The worker was employed by a municipality (a Schedule 1 employer) as a teachers' aide in a daycare facility operated by the municipality on premises within a school. The premises were rented from the school board (a Schedule 2 employer). The worker was injured when she slipped and fell in July 2010. The worker filed a claim for workplace insurance benefits, which was accepted by the Board.
The Board brought a subrogated action in the name of the worker against the school board, alleging the school board was the owner and occupier of the premises and was responsible for maintenance. The school board brought a third party claim against the municipality, claiming that the municipality was required to indemnify the school board based on the terms of the lease. The third party brought an application under s. 31 of the WSIA.
In the third party claim, the school board claimed for a declaration that the municipality defend and indemnify it regarding the claim pursuant to terms of the lease, and a general declaration that it was entitled to contribution or indemnity from the municipality for any damages or claims which the worker may recover from the school board, save and except for any fault or negligence under the Negligence Act.
The municipality was entitled to an order under s. 29 limiting its liability for the portion of the loss or damage that was caused by its own fault or negligence.
The more contentious issue was whether the school board's third party claim, which expressly excludes contribution or indemnity due to the negligence of the municipality, was barred by the WSIA.
The determination of a party's right to sue turns on the substance of the cause of action, rather than the form. Tribunal decisions have recognized that there may be causes of action that are inter-related to the facts of a workplace insurance claim but which are not actions arising from the parties' fault or negligence with respect to the accident. For example, decisions have found that actions for wrongful dismissal or negligent misstatement may proceed.
In this case, the lease was a contractual agreement between the municipality and the school board. It was entered into prior to, and independent of, the worker's workplace accident. The Vice-Chair found that the third party claim clearly seeks remedies arising from the lease that have allegedly crystallized due to the workplace injury and related action, but which are separate from the accident.
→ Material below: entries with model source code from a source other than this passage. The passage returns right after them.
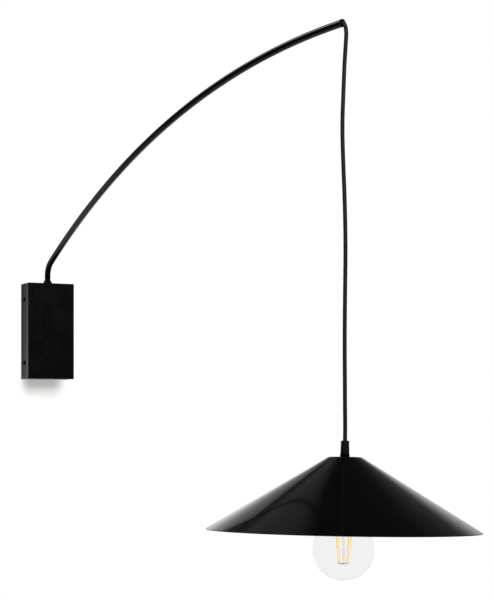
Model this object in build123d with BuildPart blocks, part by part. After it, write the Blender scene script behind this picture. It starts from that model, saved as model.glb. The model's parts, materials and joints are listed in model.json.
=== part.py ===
"""Hanging pendant wall sconce: wall box, curved tube arm, cord and cone shade with a globe bulb.

Millimetres, +Z up. The wall is the plane y = 0 and the room is on its -Y side.
The origin is the centre of the back plate's wall face.
"""
from build123d import *
from math import acos, asin, atan2, cos, degrees, radians, sin, sqrt, tan
import os

os.makedirs("parts", exist_ok=True)

# ---------------------------------------------------------------- wall box
box_width = 100.0
box_height = 200.0
box_depth = 50.0
box_wall = 1.5
box_edge = 2.0              # rounding of the box's outer edges
plate_thickness = 2.0
plate_gap = 0.3             # back plate's ears to the box's inside
plate_end_gap = 4.0         # back plate's ends to the box's inside
ear_width = 20.0
ear_reach = 33.0            # from the wall to the ear's free edge
ear_round = 4.0
wall_hole = 5.5             # holes for the wall screws
wall_hole_across = 60.0
wall_hole_up = 150.0

# side screws that hold the box on the back plate
cover_thread = 5.0
cover_length = 9.0
cover_head = 10.5
cover_head_height = 3.4
cover_head_rim = 0.8
cover_socket = 3.0
cover_socket_depth = 2.0
cover_spacing = 132.0
cover_from_wall = 23.3

# ---------------------------------------------------------------- swivel in the box's top
arm_from_wall = 25.0
stud_diameter = 12.0        # threaded stud of the arm's foot
stud_bore = 7.4             # way through for the cord
bush_wall = 1.5
bush_flange = 19.4
bush_flange_height = 0.9
stiffener_width = 64.0
stiffener_depth = 40.0
stiffener_thickness = 3.0
stiffener_round = 5.0
lower_washer_diameter = 26.0
lower_washer_height = 1.0
spring_washer_diameter = 21.0
spring_washer_height = 1.6
spring_washer_split = 2.0
lock_nut_across = 19.0
lock_nut_height = 6.0
stud_past_nut = 2.0
running_clearance = 0.05    # radial, for what turns or is screwed in
loose_clearance = 0.4       # radial, for a hole round a screw or a stud
slide_gap = 0.1             # between flat faces that slide on each other

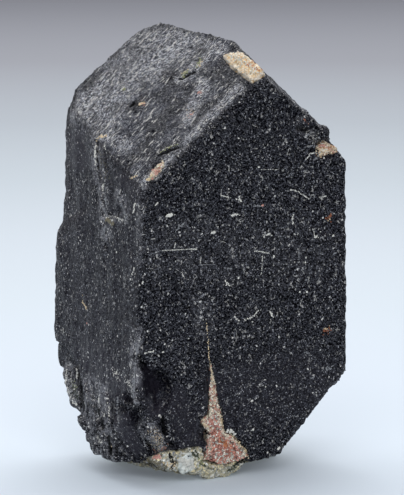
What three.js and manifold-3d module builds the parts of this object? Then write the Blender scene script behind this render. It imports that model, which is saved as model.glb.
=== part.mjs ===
// A columbite crystal standing on a remnant of its pegmatite matrix, 62.5 mm tall.
// One stout black crystal with a broad front face, a narrower left face and a steep roof of
// pyramid faces, broken off below. Feldspar and quartz fill its cracks, ridge and foot.
// Millimetres. X runs along the broad face, Y runs into the crystal, Z is up. The origin is on
// the resting plane, under the middle of the crystal.

import * as THREE from 'three';
import { ConvexGeometry } from 'three/addons/geometries/ConvexGeometry.js';
import { ImprovedNoise } from 'three/addons/math/ImprovedNoise.js';
import { mergeVertices } from 'three/addons/utils/BufferGeometryUtils.js';
import Module from 'manifold-3d';

// The prism: a front and a back face square to Y, a left and a right face that spread downwards.
const FRONT_Y = -12.9;
const BACK_Y = 13.1;
const LEFT_X = -15.6;
const RIGHT_X = 17.0;
const SHOULDER_Z = 42;
const LEFT_SPREAD = 0.037;
const RIGHT_SPREAD = 0.012;

// The roof: two pyramid faces meet in a ridge that climbs from front to back.
const RIDGE_X = 3.3;
const RIDGE_FRONT_Z = 56.6;
const LEFT_ROOF_PITCH = 0.775;
const RIGHT_ROOF_PITCH = 0.84;
const LEFT_ROOF_CLIMB = 0.36;
const RIGHT_ROOF_CLIMB = 0.476;
const CAP_AT = [0.25, 10, 62.5];
const CAP_FALL = 0.4;

// The foot: the fracture that ends the crystal, and the matrix crust between it and the table.
const FOOT_Z = 2.25;
const CRUST_HEIGHT = 3.4;
const CRUST_FLARE = 1.3;

// Broken rock: how far apart its ledges lie, how many one swing of the noise crosses, and how
// much of its height they take over from the noise.
const LEDGE_SPACING = 9;
const LEDGES_PER_SWING = 3;
const LEDGE_SHARE = 0.55;

// A struck flake: how uneven its hollow is, and how quickly that changes across it.
const FLAKE_UNEVENNESS = 0.22;
const FLAKE_GRAIN = 1.7;

// Air kept between two pieces that touch, and how far a sharp tip may be moved to leave it.
const GAP = 0.3;
const FARTHEST_SHIFT = 0.8;
const GAP_PASSES = 8;

// The size of the blocks that cut the crystal, and how near two corners are one.
const REACH = 130;
const WELD = 1e-4;

const UP = new THREE.Vector3(0, 0, 1);
const grain = new ImprovedNoise();
const wasm = await Module();
wasm.setup();

const leftX = (z) => LEFT_X - LEFT_SPREAD * (SHOULDER_Z - z);
const rightX = (z) => RIGHT_X + RIGHT_SPREAD * (SHOULDER_Z - z);
const leftRoofZ = (x, y) =>
  RIDGE_FRONT_Z + LEFT_ROOF_PITCH * (x - RIDGE_X) + LEFT_ROOF_CLIMB * (y - FRONT_Y);
const rightRoofZ = (x, y) =>
  RIDGE_FRONT_Z - RIGHT_ROOF_PITCH * (x - RIDGE_X) + RIGHT_ROOF_CLIMB * (y - FRONT_Y);

// Solids and meshes

function solidOf(geometry) {
  const bare = geometry.clone();
  bare.deleteAttribute('normal');
  bare.deleteAttribute('uv');
  const welded = mergeVertices(bare, WELD);
  return new wasm.Manifold(new wasm.Mesh({
    numProp: 3,
    vertProperties: new Float32Array(welded.attributes.position.array),
    triVerts: new Uint32Array(welded.index.array),
  }));
}

function geometryOf(solid) {
  const { vertProperties, triVerts } = solid.getMesh();
  const geometry = new THREE.BufferGeometry();
  geometry.setAttribute('position', new THREE.BufferAttribute(vertProperties, 3));
  geometry.setIndex(new THREE.BufferAttribute(triVerts, 1));
  geometry.computeVertexNormals();
  return geometry;
}

function moveVertices(geometry, move) {
  const position = geometry.attributes.position;
  const point = new THREE.Vector3();
  for (let i = 0; i < position.count; i++) {
    point.fromBufferAttribute(position, i);
    move(point, i);
    position.setXYZ(i, point.x, point.y, point.z);
  }
  return geometry;
}

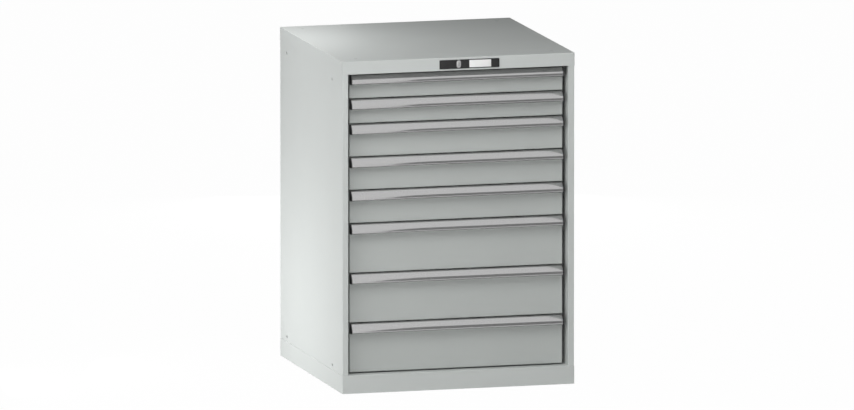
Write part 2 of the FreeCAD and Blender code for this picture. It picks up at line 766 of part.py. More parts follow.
def make_handle(drawer, label):
    """An extruded grip, open below for the fingers, and a cap on each of its ends."""
    grip = new_body(f"{label}_handle", y="FrontPlane")
    pad(grip, handle_outline(grip, drawer), "2 * (FrontHalf - CapThickness)", middle=True)
    round_grip(grip)
    hollow(grip, "wall", "HandleWall", lambda normal: normal.z < -0.999 or abs(normal.x) > 0.999)
    finish(grip, f"{label}_handle")
    cap = new_body(f"{label}_cap_right", x="FrontHalf - CapThickness", y="FrontPlane")
    pad(cap, handle_outline(cap, drawer), "CapThickness")
    round_grip(cap)
    caps = group(f"{label}_end_caps", [cap, mirrored(f"{label}_cap_left", cap)])
    finish(caps, f"{label}_end_caps")


def make_tray(drawer, label):
    """A welded tray with a runner on each side and a catch for the locking bar on its back."""
    low = stack_place(drawer, "TrayRise")
    high = stack_place(drawer + 1, "0 - TrayDrop")
    along = ("TrayFront", "TrayRear")
    box = block(f"{label}_tray_box", ("-TraySide", "TraySide"), along, (low, high))
    rim = block(f"{label}_tray_rim", ("-TraySide - TrayRim", "TraySide + TrayRim"), along,
                (f"{high} - TrayWall", high))
    inside = block(f"{label}_tray_inside", ("-TraySide + TrayWall", "TraySide - TrayWall"),
                   ("TrayFront + TrayWall", "TrayRear - TrayWall"),
                   (f"{low} + TrayWall", f"{high} + TrayWall"))
    shell = cut(f"{label}_tray_shell", fuse(f"{label}_tray_outside", [box, rim]), [inside])
    runner = channel(f"{label}_runner_right", ("TraySide", "RunnerOuter"),
                     ("TraySide + RailSheet", "RunnerOuter + RailSheet"), stack_place(drawer, "SlideRise"))
    wide = ("-CatchWidth / 2", "CatchWidth / 2")
    level = stack_place(drawer, "CatchLevel")
    end = "TrayRear + CatchReach"
    top = f"{level} + CatchSheet"
    arm = block(f"{label}_catch_arm", wide, ("TrayRear", end), (level, top))
    lip = block(f"{label}_catch_lip", wide, (f"{end} - CatchSheet", end), (f"{level} - CatchLip", top))
    parts = [shell, runner, mirrored(f"{label}_runner_left", runner), fuse(f"{label}_catch", [arm, lip])]
    finish(group(f"{label}_tray", parts), f"{label}_tray")


def roller(name, x, y, z):
    """A wheel with a bore, between two X places."""
    wheel = rod(f"{name}_wheel", "x", x, (y, z), "RollerDiameter")
    bore = rod(f"{name}_bore", "x", (f"{x[0]} - AxleDiameter", f"{x[1]} + AxleDiameter"), (y, z),
               "AxleDiameter + 2 * AxleGap")
    return cut(name, wheel, [bore])


def make_carriage(drawer, label):
    """Two plates between rail and runner, each with two rollers in the runner and two in the rail."""
    middle = stack_place(drawer, "SlideRise + ChannelHeight / 2")
    inner = ("RunnerOuter - RollerSideGap - RollerWidth", "RunnerOuter - RollerSideGap")
    outer = ("RailInner + RollerSideGap", "RailInner + RollerSideGap + RollerWidth")
    plate = [block(f"{label}_plate_sheet", ("PlateInner", "PlateOuter"),
                   ("InnerFrontRoller - CarriageEnd", "OuterRearRoller + CarriageEnd"),
                   (f"{middle} - CarriageTall / 2", f"{middle} + CarriageTall / 2"))]
    rollers = []
    for place, x in (("InnerFrontRoller", inner), ("InnerRearRoller", inner),
                     ("OuterFrontRoller", outer), ("OuterRearRoller", outer)):
        pin = (x[0], "PlateInner") if x is inner else ("PlateOuter", x[1])
        plate.append(rod(f"{label}_{place}_pin", "x", pin, (place, middle), "AxleDiameter"))
        rollers.append(roller(f"{label}_{place}_wheel", x, place, middle))
    right = group(f"{label}_carriage_right", [fuse(f"{label}_plate", plate)] + rollers)
    pair = group(f"{label}_carriage", [right, mirrored(f"{label}_carriage_left", right)])
    finish(pair, f"{label}_carriage")


# The whole cabinet, checked and written

def make_cabinet():
    make_shells()
    make_plugs()
    make_side_panels()
    make_back()
    make_screws()
    make_uprights()
    make_rails()
    make_lock_plate()
    make_lock_cylinder()
    make_lock_shaft()
    make_locking_bar()
    make_bar_guides()
    for drawer in range(DRAWERS):
        label = f"drawer_{DRAWERS - drawer}"
        make_tray(drawer, label)
        make_front(drawer, label)
        make_handle(drawer, label)
        make_carriage(drawer, label)


def check():
    """Stop if an object failed to compute or a piece has no sound shape."""
    for item in doc.Objects:
        if {"Invalid", "Error"} & set(item.State):
            raise RuntimeError(f"{item.Name} failed: {item.State}")
    for piece in pieces:
        if piece.Shape.isNull() or not piece.Shape.isValid() or not piece.Shape.Solids:
            raise RuntimeError(f"{piece.Label} has no sound solid")


def write():
    os.makedirs("parts", exist_ok=True)
    for piece in pieces:
        piece.Shape.exportStep(f"parts/{piece.Label}.step")


fill_sheet()
fill_places()
make_cabinet()
doc.recompute()
check()
write()
print(f"{len(pieces)} pieces, {sum(len(piece.Shape.Solids) for piece in pieces)} solids")
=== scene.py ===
"""Looks of a multi-drawer cabinet of painted sheet steel with aluminium grips and a lock in its rim.

The pieces follow the order in which the cabinet is put together. All sizes are in metres.
"""

import math

import bmesh
import bpy
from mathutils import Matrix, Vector


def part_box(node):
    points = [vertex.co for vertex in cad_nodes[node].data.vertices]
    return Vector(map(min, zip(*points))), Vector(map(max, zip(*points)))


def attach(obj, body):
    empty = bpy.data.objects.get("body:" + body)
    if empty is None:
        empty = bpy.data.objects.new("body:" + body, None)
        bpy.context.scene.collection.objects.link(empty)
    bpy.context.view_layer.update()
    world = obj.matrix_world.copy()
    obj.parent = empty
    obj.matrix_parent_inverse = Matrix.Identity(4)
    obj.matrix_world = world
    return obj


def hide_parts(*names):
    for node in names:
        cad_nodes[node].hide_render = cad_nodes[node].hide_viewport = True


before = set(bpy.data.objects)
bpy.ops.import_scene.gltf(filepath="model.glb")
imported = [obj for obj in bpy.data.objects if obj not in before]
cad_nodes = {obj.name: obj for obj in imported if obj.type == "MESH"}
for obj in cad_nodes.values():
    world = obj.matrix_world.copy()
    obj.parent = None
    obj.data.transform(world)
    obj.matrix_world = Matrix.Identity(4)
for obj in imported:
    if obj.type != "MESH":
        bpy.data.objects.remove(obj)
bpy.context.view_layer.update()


# Base, side panels, back and cover
# Cold-rolled sheet folded on a press, spot-welded and screwed together, then powder coated
# in one satin light grey. The coat has a fine orange-peel skin and hardly any gloss.

MM = 0.001
HOUSING_GREY = (0.606, 0.632, 0.618)
COAT_ROUGHNESS = 0.50
COAT_GLOSS = 0.30
CLOUD_SIZE = 120 * MM
DIMPLE_SIZE = 1.6 * MM
FLECK_SIZE = 0.5 * MM
FLECK_SHARE = 0.10
SKIN_DEPTH = 0.012 * MM


class Signal:
    """A number that differs over a surface. Arithmetic on it adds the nodes that work it out."""

    def __init__(self, tree, socket):
        self.tree = tree
        self.socket = socket

    def work_out(self, operation, first, second=0.0):
        node = self.tree.nodes.new("ShaderNodeMath")
        node.operation = operation
        for place, term in zip(node.inputs, (first, second)):
            feed(self.tree, place, term)
        return Signal(self.tree, node.outputs[0])

    def __add__(self, other):
        return self.work_out("ADD", self, other)

    def __radd__(self, other):
        return self.work_out("ADD", other, self)

    def __sub__(self, other):
        return self.work_out("SUBTRACT", self, other)

    def __rsub__(self, other):
        return self.work_out("SUBTRACT", other, self)

    def __mul__(self, other):
        return self.work_out("MULTIPLY", self, other)

    def __rmul__(self, other):
        return self.work_out("MULTIPLY", other, self)

    def __gt__(self, other):
        return self.work_out("GREATER_THAN", self, other)

    def __lt__(self, other):
        return self.work_out("LESS_THAN", self, other)

    def __abs__(self):
        return self.work_out("ABSOLUTE", self)


def feed(tree, socket, value):
    """Link a signal to a socket, or set the socket to a plain value."""
    if isinstance(value, Signal):
        tree.links.new(value.socket, socket)
    elif socket.type == "RGBA" and len(value) == 3:
        socket.default_value = (*value, 1)
    else:
        socket.default_value = value


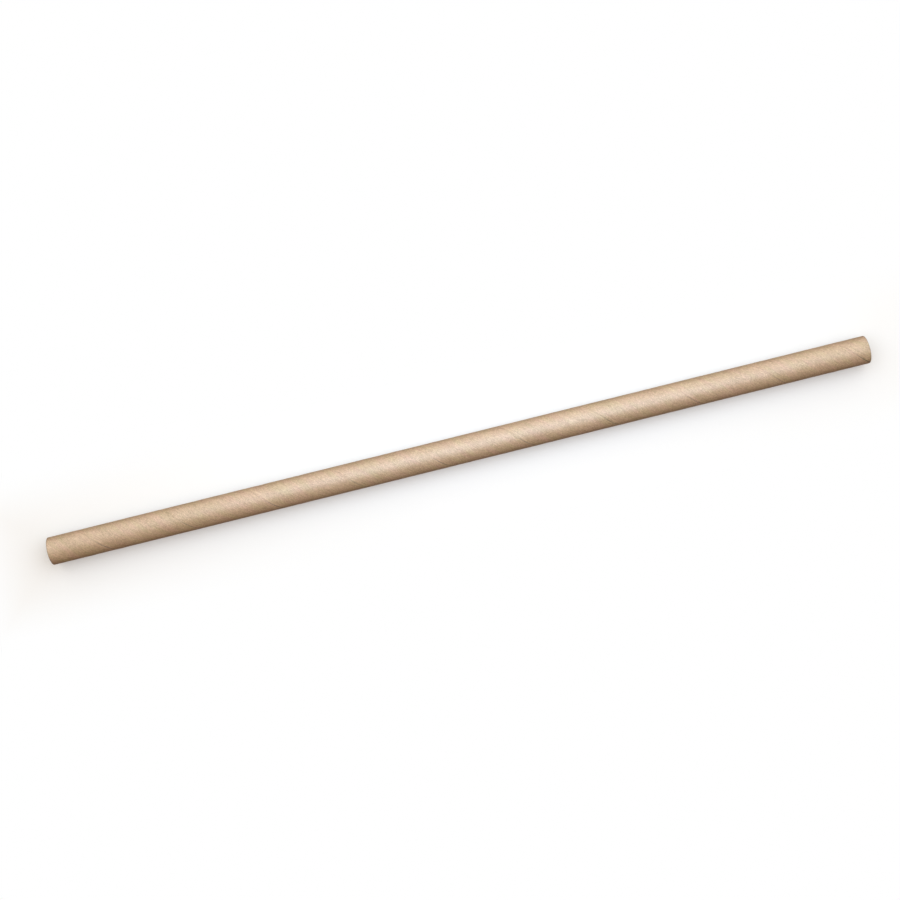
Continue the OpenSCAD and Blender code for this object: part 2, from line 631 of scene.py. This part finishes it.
# Inside of the straw
boreFinish = {"roughness": 0.65, "byTone": 0.2, "specular": 0.4, "wax": 0.0, "fuzz": 0.1}


def makeBorePaper():
    material = emptyMaterial("kraftPaperBore")
    tree = material.node_tree
    place = unwound(tree)
    tone, relief, fine = paperTone(tree, place)
    colour = paperColour(tree, place, tone)
    finishPaper(material, colour, roughnessBy(tree, fine, boreFinish), relief, boreFinish)
    return material


# Cut ends and their glue lines: lengths in mm, the shade as a factor on the colour
cutFinish = {
    "roughness": 0.8,
    "specular": 0.3,
    "wax": 0.0,
    "fuzz": 0.3,
    "paler": 0.05,  # added to the tone
    "glueShade": 0.62,
    "glueCore": 0.004,
    "glueFade": 0.03,
    "glueWander": 0.03,
}


# the cut shows the three plies as pale fuzzy bands with darker glue lines between them
def makeCutPaper():
    material = emptyMaterial("kraftPaperCut")
    tree = material.node_tree
    place = unwound(tree)
    tone, relief, fine = paperTone(tree, place)
    colour = paperColour(tree, place, calc(tree, "ADD", tone, cutFinish["paler"]))
    section = put(tree, "ShaderNodeVectorMath", operation="MULTIPLY")
    give(tree, section.inputs[0], place)
    section.inputs[1].default_value = (0, 1, 1)
    fromAxis = put(tree, "ShaderNodeVectorMath", operation="LENGTH")
    give(tree, fromAxis.inputs[0], section.outputs[0])
    apart = calc(tree, "SUBTRACT", fine, 0.5)
    radius = calc(tree, "MULTIPLY_ADD", apart, cutFinish["glueWander"], fromAxis.outputs["Value"])
    shade = 1.0
    for glueRadius in (outerR - straw["outerPly"], boreR + straw["innerPly"]):
        near = calc(tree, "ABSOLUTE", calc(tree, "SUBTRACT", radius, glueRadius))
        glue = spread(tree, near, cutFinish["glueCore"], cutFinish["glueFade"], cutFinish["glueShade"], 1.0)
        shade = calc(tree, "MULTIPLY", glue, shade)
    finishPaper(material, shaded(tree, colour, shade), cutFinish["roughness"], relief, cutFinish)
    return material


def makeStraw():
    points, kinds = buildStraw()
    materials = {"outside": makeOuterPaper(), "bore": makeBorePaper(), "cut": makeCutPaper()}
    piece = meshFromRings("strawTube", points, kinds, materials)
    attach(piece, "root")
    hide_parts("straw_tube")
    triangles = len(piece.data.polygons) * 2
    print("straw:", triangles, "triangles,", pointCount, "points round,", len(kinds), "rings")


# Floor: linear colours, lengths in mm
floorLook = {
    "size": 4000.0,
    "drop": 0.01,  # keeps it clear of the straw's flat underside
    "colour": (0.07, 0.035, 0.02),  # for the light that it throws back up on the straw
    "seenColour": (0.89, 0.95, 0.99),  # for the camera
    "clearNear": 0.25,  # share of plain white beside the straw
    "clearFrom": 4.0,  # from the straw to where that share starts to grow
    "clearTo": 20.0,  # and to where all is plain white
}


def makeFloor():
    half = floorLook["size"] / 2 * mm
    corners = [(-half, -half, 0), (half, -half, 0), (half, half, 0), (-half, half, 0)]
    mesh = bpy.data.meshes.new("studioFloor")
    mesh.from_pydata(corners, [], [(0, 1, 2, 3)])
    floor = bpy.data.objects.new("studioFloor", mesh)
    floor.location.z = -floorLook["drop"] * mm
    bpy.context.scene.collection.objects.link(floor)
    material = emptyMaterial("paleFloor")
    tree = material.node_tree
    seen = put(tree, "ShaderNodeLightPath").outputs["Is Camera Ray"]
    colour = chosen(tree, seen, (*floorLook["colour"], 1), (*floorLook["seenColour"], 1))
    shader = put(tree, "ShaderNodeBsdfDiffuse")
    give(tree, shader.inputs["Color"], colour)
    parts = partsOf(tree, objectPlace(tree))
    pastEnd = calc(tree, "SUBTRACT", calc(tree, "ABSOLUTE", parts[0]), halfLength * mm)
    apart = calc(tree, "MAXIMUM", calc(tree, "ABSOLUTE", parts[1]), pastEnd)
    clearFrom, clearTo = floorLook["clearFrom"] * mm, floorLook["clearTo"] * mm
    clear = spread(tree, apart, clearFrom, clearTo, floorLook["clearNear"], 1.0)
    white = put(tree, "ShaderNodeEmission")
    both = put(tree, "ShaderNodeMixShader")
    give(tree, both.inputs[0], calc(tree, "MULTIPLY", clear, seen))
    give(tree, both.inputs[1], shader.outputs[0])
    give(tree, both.inputs[2], white.outputs[0])
    give(tree, put(tree, "ShaderNodeOutputMaterial").inputs[0], both.outputs[0])
    mesh.materials.append(material)


# The photo's view, from above: lengths in mm, angles in degrees
camera = {
    "height": 320.0,  # over the straw's axis
    "lens": 54.54,
    "overX": -1.935,  # the point that it hangs over
    "overY": 0.56,
    "turn": -13.90,  # so that the straw rises to the right
    "nearest": 10.0,  # anything nearer is cut off
}


def makeCamera():
    data = bpy.data.cameras.new("photoCamera")
    data.lens = camera["lens"]
    data.clip_start = camera["nearest"] * mm
    eye = bpy.data.objects.new("photoCamera", data)
    eye.location = (camera["overX"] * mm, camera["overY"] * mm, (axisZ + camera["height"]) * mm)
    eye.rotation_euler = (0, 0, math.radians(camera["turn"]))
    bpy.context.scene.collection.objects.link(eye)
    bpy.context.scene.camera = eye


# direction towards the picture's top, lifted off the floor by an angle in degrees
def towardsTop(rise):
    turn = math.radians(camera["turn"])
    rise = math.radians(rise)
    return Vector((-math.sin(turn), math.cos(turn), 0)) * math.cos(rise) + Vector((0, 0, math.sin(rise)))


# Lamp over the straw: lengths in mm, power in watts
lampLook = {
    "distance": 125.0,
    "tilt": 12.0,  # degrees from straight up, towards the picture's top
    "shift": 14.0,  # to the right along the straw
    "length": 200.0,  # along the picture's foot
    "width": 146.0,
    "power": 0.0925,
    "colour": (0.785, 0.955, 1.16),
}


def makeLamp():
    way = towardsTop(90 - lampLook["tilt"])
    data = bpy.data.lights.new("keyLamp", "AREA")
    data.shape = "ELLIPSE"
    data.size = lampLook["length"] * mm
    data.size_y = lampLook["width"] * mm
    data.energy = lampLook["power"]
    data.color = lampLook["colour"]
    lamp = bpy.data.objects.new("keyLamp", data)
    lamp.location = Vector((lampLook["shift"] * mm, 0, 0)) + way * lampLook["distance"] * mm
    lamp.rotation_euler = way.to_track_quat("Z", "Y").to_euler()
    bpy.context.scene.collection.objects.link(lamp)


# Soft light from all round, which grows from the picture's foot to its top
skyLook = {
    "low": (0.11, 0.072, 0.048),
    "middle": (0.505, 0.345, 0.238),
    "top": (1.36, 1.22, 1.07),
    "lowUpTo": 0.1,  # places of the three on the way from the darkest side to the brightest
    "middleAt": 0.45,
    "topFrom": 0.9,
    "rise": 30.0,  # degrees from the floor up to the brightest side
}


# the camera sees plain white in its place
def makeSky():
    world = bpy.data.worlds.new("studioWorld")
    bpy.context.scene.world = world
    world.use_nodes = True
    tree = world.node_tree
    tree.nodes.clear()
    towards = put(tree, "ShaderNodeVectorMath", operation="DOT_PRODUCT")
    give(tree, towards.inputs[0], put(tree, "ShaderNodeTexCoord").outputs["Generated"])
    towards.inputs[1].default_value = towardsTop(skyLook["rise"])
    share = calc(tree, "MULTIPLY_ADD", towards.outputs["Value"], 0.5, 0.5)
    stops = (("lowUpTo", "low"), ("middleAt", "middle"), ("topFrom", "top"))
    sky = rampOf(tree, share, [(skyLook[place], skyLook[colour]) for place, colour in stops])
    seen = put(tree, "ShaderNodeLightPath").outputs["Is Camera Ray"]
    light = put(tree, "ShaderNodeBackground")
    give(tree, light.inputs["Color"], chosen(tree, seen, sky, (1, 1, 1, 1)))
    give(tree, put(tree, "ShaderNodeOutputWorld").inputs[0], light.outputs[0])


bpy.context.scene.view_settings.view_transform = "Standard"
makeStraw()
makeFloor()
makeCamera()
makeLamp()
makeSky()
print("studio: floor, camera and lamp in place")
The third party claim for a declaration to defend and indemnify it is a cause of action independent of the workplace accident; the claim is not integral to the consequences of the accident nor is it inextricably linked to the alleged injuries suffered by the worker. Rather, it arises from the terms of the lease.
The Vice-Chair concluded that the third party claim against the municipality was not barred by the WSIA. Section 29 will ensure that the municipality will not be held liable for any loss or damage attributed to its own fault or negligence.